The court's only precedent, the 1939 Miller decision, was described as "deficient" by Kennedy, which is an understatement. It is surprisingly brief and offers no coherent argument for its finding. Because that one precedent is operationally useless, the court will have to decide whether the right to keep and bear arms protected by the Second Amendment is an individual right or a collective right.

The confusion — exploited by advocates of gun control — arises from the curious wording of the amendment: "A well regulated Militia, being necessary to the security of a free State, the right of the people to keep and bear Arms, shall not be infringed." Advocates of gun control have long argued that the right accrues only to state militias (ignoring the fact that in the 18th century the most common understanding of the militia was that it consisted of all able-bodied men — we'd include women today — who could be subject to being called up in the event of an emergency).

Leaving aside historical niceties, however, the argument was made that the right to own and bear weapons accrued only to members of a state-regulated military body, that it was not an individual right at all. This made it easy to argue for what we believe is best described as the religion of gun control.

In recent years scholars have challenged that view, noting that every other provision of the Bill of Rights protected individual rights from the power of the state, and that elsewhere in the Constitution the term "right of the people" always refers to an individual right. Even liberal constitutional scholars like Harvard's Laurence Tribe have come to accept this view.

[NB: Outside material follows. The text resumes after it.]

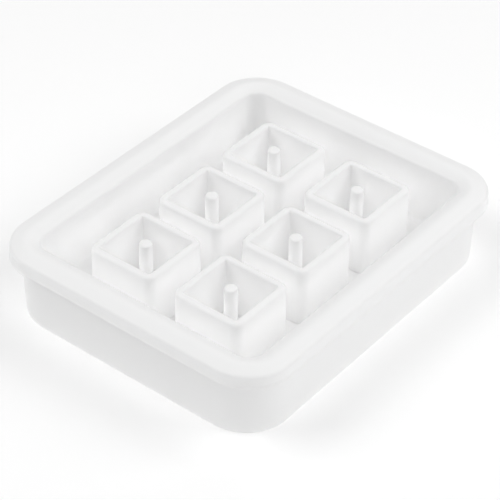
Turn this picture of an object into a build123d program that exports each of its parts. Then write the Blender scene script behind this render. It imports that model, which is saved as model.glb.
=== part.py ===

The Heller case challenges D.C.'s draconian anti-gun law passed in 1976, which prohibits private ownership of any handgun and allows shotguns and rifles to be owned only if they are unloaded, disassembled or hampered by a trigger lock. The D.C. Circuit Court, accepting the individual-rights interpretation, ruled that the D.C. law is unconstitutional on its face and invalidated it. The D.C. government appealed the decision to the Supreme Court.

A ruling in favor of the individual-rights position would not necessarily preclude regulations like preventing ownership by felons, the insane or minors, or requiring a gun-safety course. Even so, it would be a triumph for the sadly battered concept of individual rights in this country.